O alcoolismo de Heleninha não comove porque é raso demais

Vale Tudo: não é por falta de preparo do telespectador, mas porque a novela não mergulha na complexidade do alcoolismo

Paola Oliveira não colou como Heleninha
Foto: Reprodução/Instagram
Paola Oliveira não colou como Heleninha


Não adianta espernear. Nao adianta culpar o público por falta de maturidade ou sensibilidade. Isso é um erro. Quando uma novela aborda um tema tão delicado e urgente como o alcoolismo, espera-se profundidade, impacto e identificação. Não foi isso que vimos na nova versão de Vale Tudo. A personagem Heleninha, interpretada por uma atriz competente, sofre de alcoolismo, mas tudo parece girar em torno da sua relação doentia e narcisista com Ivan, e não da sua doença em si. O vício surge como pano de fundo emocional, quase um detalhe e o resultado é uma trama que não toca o público como deveria a partir deste mote.

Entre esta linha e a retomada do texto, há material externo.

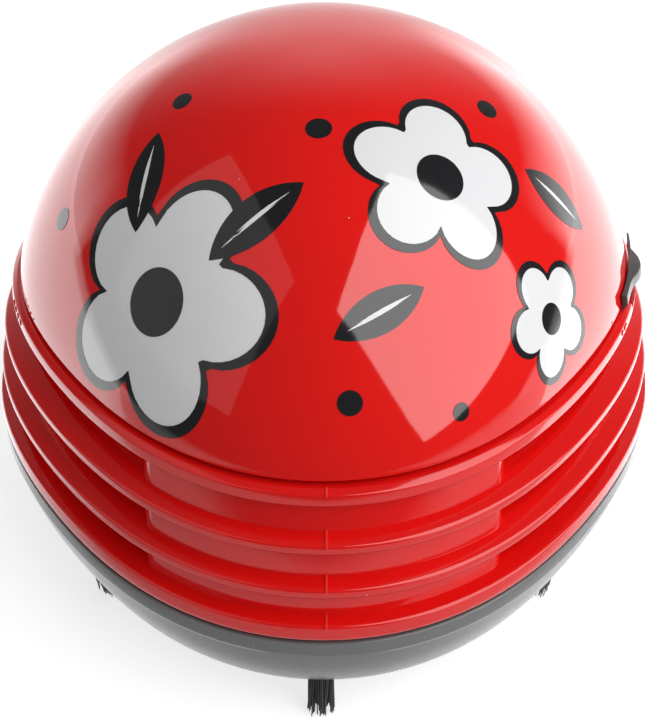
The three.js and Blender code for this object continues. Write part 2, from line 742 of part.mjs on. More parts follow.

Basta lembrar como foi arrebatadora a repercussão quando Vera Holtz interpretou uma alcoólatra em Mulheres Apaixonadas. O Brasil parou. Famílias discutiam o tema, a imprensa se mobilizou, o drama virou espelho para milhares de lares. Isso não acontece agora. Não porque o público não é capaz de se sensibilizar com um rico em sofrimento, como alguns sugerem, mas porque a novela não entrega as camadas reais dessa dor. Faltam as consequências, os conflitos, as rupturas familiares causadas pela dependência com profundidade. Nessa trama, o vício pelo álcool vira apenas um detalhe num roteiro tão raso.

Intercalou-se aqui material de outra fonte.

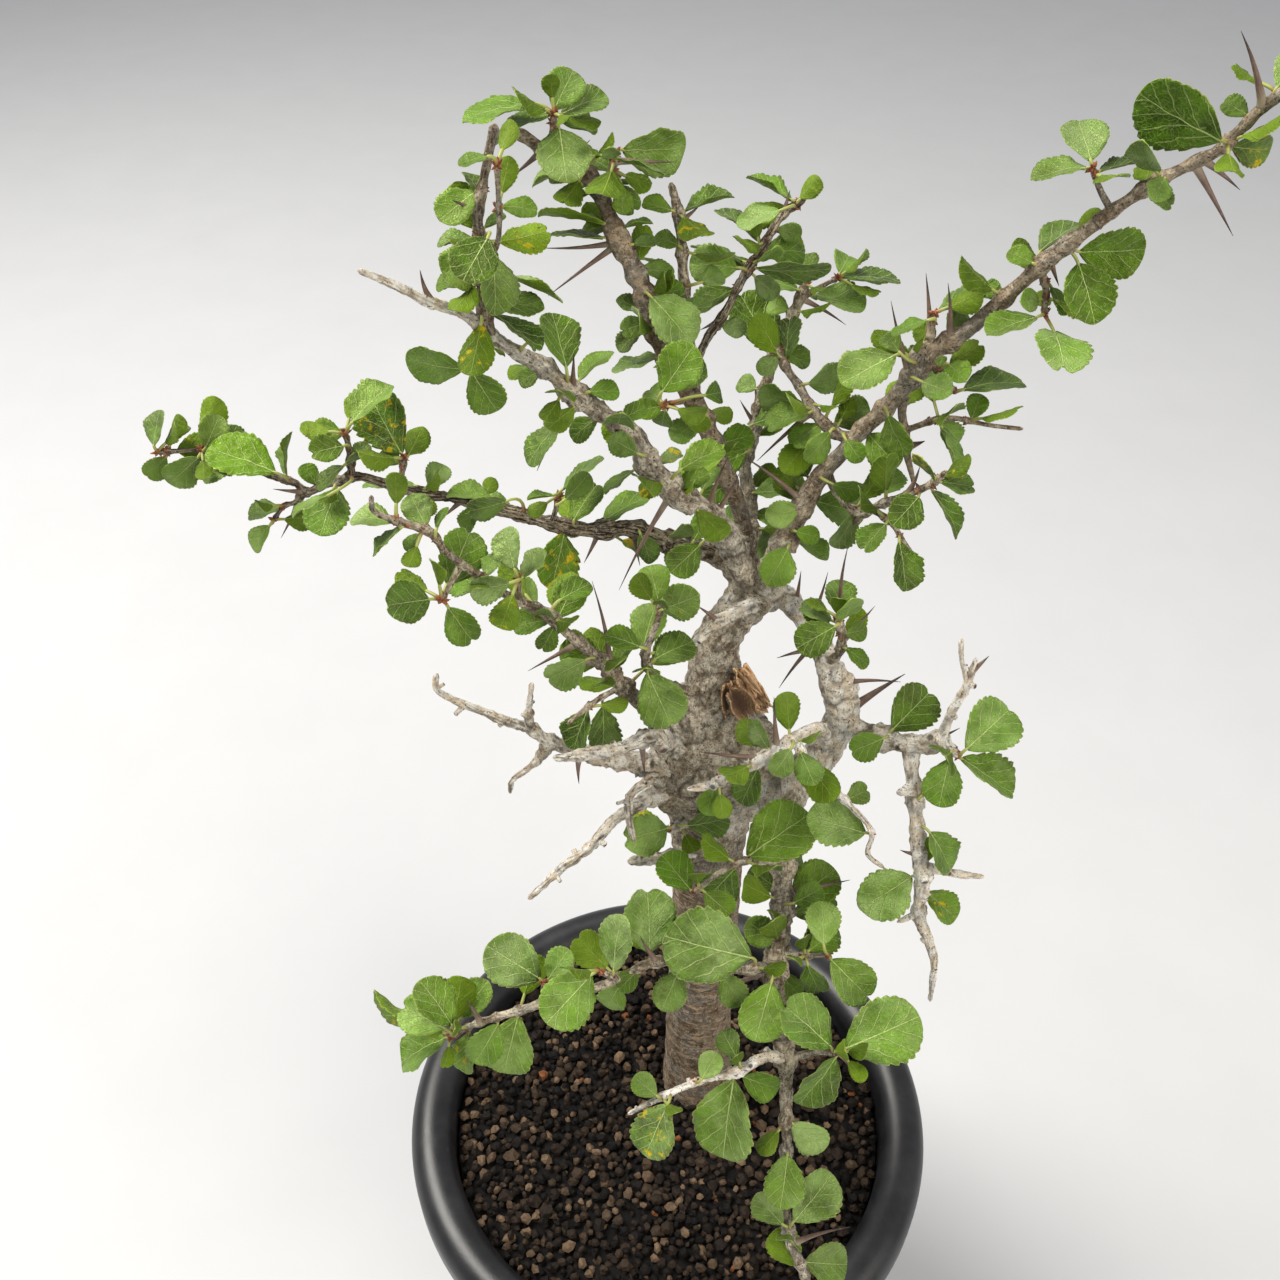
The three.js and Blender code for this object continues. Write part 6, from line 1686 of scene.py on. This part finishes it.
class Finish:
    """A procedural material, built step by step from attributes and noise to its surface."""

    def __init__(self, name, roughness, **sockets):
        self.material = bpy.data.materials.new(name)
        self.material.use_nodes = True
        self.tree = self.material.node_tree
        self.surface = self.tree.nodes["Principled BSDF"]
        self.surface.inputs["Roughness"].default_value = roughness
        for socket, value in sockets.items():
            self.surface.inputs[socket.replace("_", " ")].default_value = value

    def node(self, kind, inputs, **settings):
        """Adds a node. Each input is a value, or another node's output to link."""
        made = self.tree.nodes.new(kind)
        for name, value in settings.items():
            setattr(made, name, value)
        for key, value in inputs.items():
            if isinstance(value, bpy.types.NodeSocket):
                self.tree.links.new(value, made.inputs[key])
            else:
                made.inputs[key].default_value = value
        return made

    def attribute(self, name, output):
        return self.node("ShaderNodeAttribute", {}, attribute_name=name).outputs[output]

    def traits(self):
        """The first three traits that a mesh gives. The fourth is the alpha of the attribute."""
        made = self.node("ShaderNodeSeparateColor", {"Color": self.attribute("traits", "Color")})
        return made.outputs[0], made.outputs[1], made.outputs[2]

    def split(self, vector):
        made = self.node("ShaderNodeSeparateXYZ", {"Vector": vector})
        return made.outputs[0], made.outputs[1], made.outputs[2]

    def place(self):
        """The place on the object, in millimetres."""
        where = self.tree.nodes.new("ShaderNodeTexCoord").outputs["Object"]
        return self.node("ShaderNodeVectorMath", {0: where, 3: 1000}, operation="SCALE").outputs[0]

    def noise(self, where, scale, detail=3, rough=0.55):
        inputs = {"Vector": where, "Scale": scale, "Detail": detail, "Roughness": rough}
        return self.node("ShaderNodeTexNoise", inputs).outputs[0]

    def cells(self, where, scale, feature="F1"):
        made = self.node("ShaderNodeTexVoronoi", {"Vector": where, "Scale": scale}, feature=feature)
        return made.outputs["Distance"]

    def math(self, operation, first, second=0.0, third=0.0):
        return self.node("ShaderNodeMath", {0: first, 1: second, 2: third}, operation=operation).outputs[0]

    def times(self, first, second):
        return self.math("MULTIPLY", first, second)

    def linear(self, value, factor, added):
        """A value times a factor, with something added."""
        return self.math("MULTIPLY_ADD", value, factor, added)

    def plus(self, first, second):
        return self.math("ADD", first, second)

    def less(self, first, second):
        return self.math("SUBTRACT", first, second)

    def size_of(self, value):
        return self.math("ABSOLUTE", value)

    def stretch(self, place, factors):
        """A place with its axes stretched, so that noise at it is drawn out or squeezed."""
        return self.node("ShaderNodeVectorMath", {0: place, 1: factors}, operation="MULTIPLY").outputs[0]

    def rise(self, value, low, high):
        """From 0 at one value to 1 at another, eased."""
        inputs = {"Value": value, "From Min": low, "From Max": high}
        return self.node("ShaderNodeMapRange", inputs, interpolation_type="SMOOTHSTEP").outputs[0]

    def mix(self, share, first, second):
        return self.node("ShaderNodeMix", {0: share, 6: first, 7: second}, data_type="RGBA").outputs[2]

    def layer(self, colour, share, strength, over):
        """A colour with another laid over it, as far as a share and a strength say."""
        return self.mix(self.times(share, strength), colour, over)

    def bump(self, height, distance, strength=1.0, under=None):
        inputs = {"Height": height, "Distance": distance * MM, "Strength": strength}
        if under is not None:
            inputs["Normal"] = under
        return self.node("ShaderNodeBump", inputs).outputs[0]

    def done(self, colour, roughness=None, normal=None):
        for name, socket in (("Base Color", colour), ("Roughness", roughness), ("Normal", normal)):
            if socket is not None:
                self.tree.links.new(socket, self.surface.inputs[name])
        return self.material


def bark_finish():
    """Thin grey-beige bark: flecked light and black, ringed and streaked, white where it is dead, and with
    painted shade in its creases.
    """
    f = Finish("bark", 0.8, Specular_IOR_Level=0.15)
    tone, brown, crease_shade = f.traits()
    torn = f.attribute("traits", "Alpha")
    where, grain = f.place(), f.attribute("grain", "Vector")
    streak = f.noise(grain, 2.4, 5, 0.7)
    blotch = f.noise(where, 0.34, 5, 0.68)
    fleck = f.noise(where, 0.9, 6, 0.75)
    share = f.rise(blotch, 0.4, 0.6)
    pale = f.mix(share, tint(222, 206, 182), tint(255, 252, 244))
    grey = f.mix(share, tint(128, 113, 92), tint(206, 194, 170))
    dark = f.mix(share, tint(82, 69, 55), tint(146, 131, 108))
    colour = f.mix(f.rise(tone, 0.12, 0.45), pale, grey)
    colour = f.mix(f.rise(tone, 0.5, 0.95), colour, dark)
    colour = f.layer(colour, brown, 0.45, tint(100, 74, 52))
    clouds = f.rise(f.noise(where, 0.12, 3), 0.5, 0.62)
    colour = f.layer(colour, clouds, 0.4, tint(136, 138, 134))
    light = f.rise(fleck, 0.54, 0.59)
    colour = f.layer(colour, light, f.linear(tone, -0.5, 0.78), tint(236, 226, 204))
    plain = f.linear(f.rise(brown, 0.5, 0.72), -0.6, 1.0)
    shade = f.times(f.rise(fleck, 0.47, 0.4), plain)
    colour = f.layer(colour, shade, f.linear(tone, 0.7, 0.12), tint(58, 46, 34))
    smears = f.rise(f.noise(f.stretch(where, (1, 1, 0.14)), 0.35, 4, 0.6), 0.48, 0.62)
    colour = f.layer(colour, smears, f.times(brown, 0.4), tint(168, 152, 130))
    rings = f.rise(f.noise(f.stretch(grain, (0.2, 0.2, 7)), 1.0, 3), 0.56, 0.64)
    colour = f.layer(colour, rings, f.linear(plain, 0.1, 0.2), tint(196, 182, 158))
    ridged = f.times(f.rise(tone, 0.6, 0.82), f.rise(brown, 0.6, 0.35))
    ridges = f.noise(f.stretch(grain, (1.6, 1.6, 0.5)), 1.6, 3, 0.6)
    ridge = f.times(f.rise(ridges, 0.52, 0.6), f.times(ridged, 0.75))
    colour = f.mix(ridge, colour, tint(204, 192, 168))
    colour = f.layer(colour, f.rise(ridges, 0.46, 0.4), ridged, tint(54, 43, 34))
    furrow = f.times(f.rise(streak, 0.51, 0.62), f.rise(tone, -0.3, 0.6))
    colour = f.layer(colour, furrow, f.times(plain, 0.65), tint(60, 48, 37))
    scars = f.rise(f.noise(f.stretch(where, (1, 1, 3.2)), 0.3, 2, 0.4), 0.6, 0.64)
    colour = f.layer(colour, f.times(scars, f.rise(brown, 0.5, 0.7)), 0.6, tint(192, 166, 136))
    specks = f.rise(f.noise(where, 2.2, 3, 0.7), 0.59, 0.64)
    colour = f.layer(colour, specks, 0.85, tint(40, 32, 25))
    # Painted shade: a dark brown laid in the creases, partly the bark's own darker crevices and partly the
    # shade that falls in them.
    colour = f.layer(colour, crease_shade, 0.85, tint(44, 34, 25))
    colour = f.layer(colour, f.rise(torn, 0.25, 0.7), 0.7, tint(128, 90, 58))
    relief = f.linear(fleck, 1.1, f.times(f.plus(streak, specks), -0.6))
    relief = f.linear(ridge, 0.5, relief)
    normal = f.bump(relief, 0.55, 0.9, f.bump(f.noise(where, 3.5, 4, 0.6), 0.16, 0.7))
    return f.done(colour, f.linear(blotch, 0.3, 0.62), normal)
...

As sessões de terapia de Heleninha, por exemplo, são frias, calculistas, mal encaixadas, e estão prestando um desserviço a classe dos terapeutas. Servem mais para ilustrar uma tentativa de solução do que para escancarar o problema. Não vemos a doença afetar seu entorno de forma crua e realista. Cadê a tensão com a família? Onde está o desgaste emocional dos que convivem com ela? Onde está o colapso físico, social, afetivo? O alcoolismo não está na superfície. E o roteiro insiste em tratá-lo como se estivesse.

É um erro grave, e é da autora. Manuela Dias, conhecida por tramas ambiciosas, desta vez optou por uma condução rasa, onde o alcoolismo parece estar ali apenas para justificar a fragilidade de uma mulher, não para dar protagonismo a um drama real que mata milhares de brasileiros todos os anos. A história de Heleninha poderia ser um dos grandes motores da novela, mas se perde numa abordagem tímida, quase ornamental. O público não engole. E com razão.

Jamais! Não podemos culpar o público por não se identificar. O público está pronto, sim. O que ele rejeitam e com razão, é uma narrativa que promete profundidade e entrega esboços. A falta de comoção diante do drama de Heleninha não é um sintoma de insensibilidade coletiva, mas um reflexo direto da superficialidade com que o tema vem sendo tratado. Quando o roteiro falha, não há empatia que resista.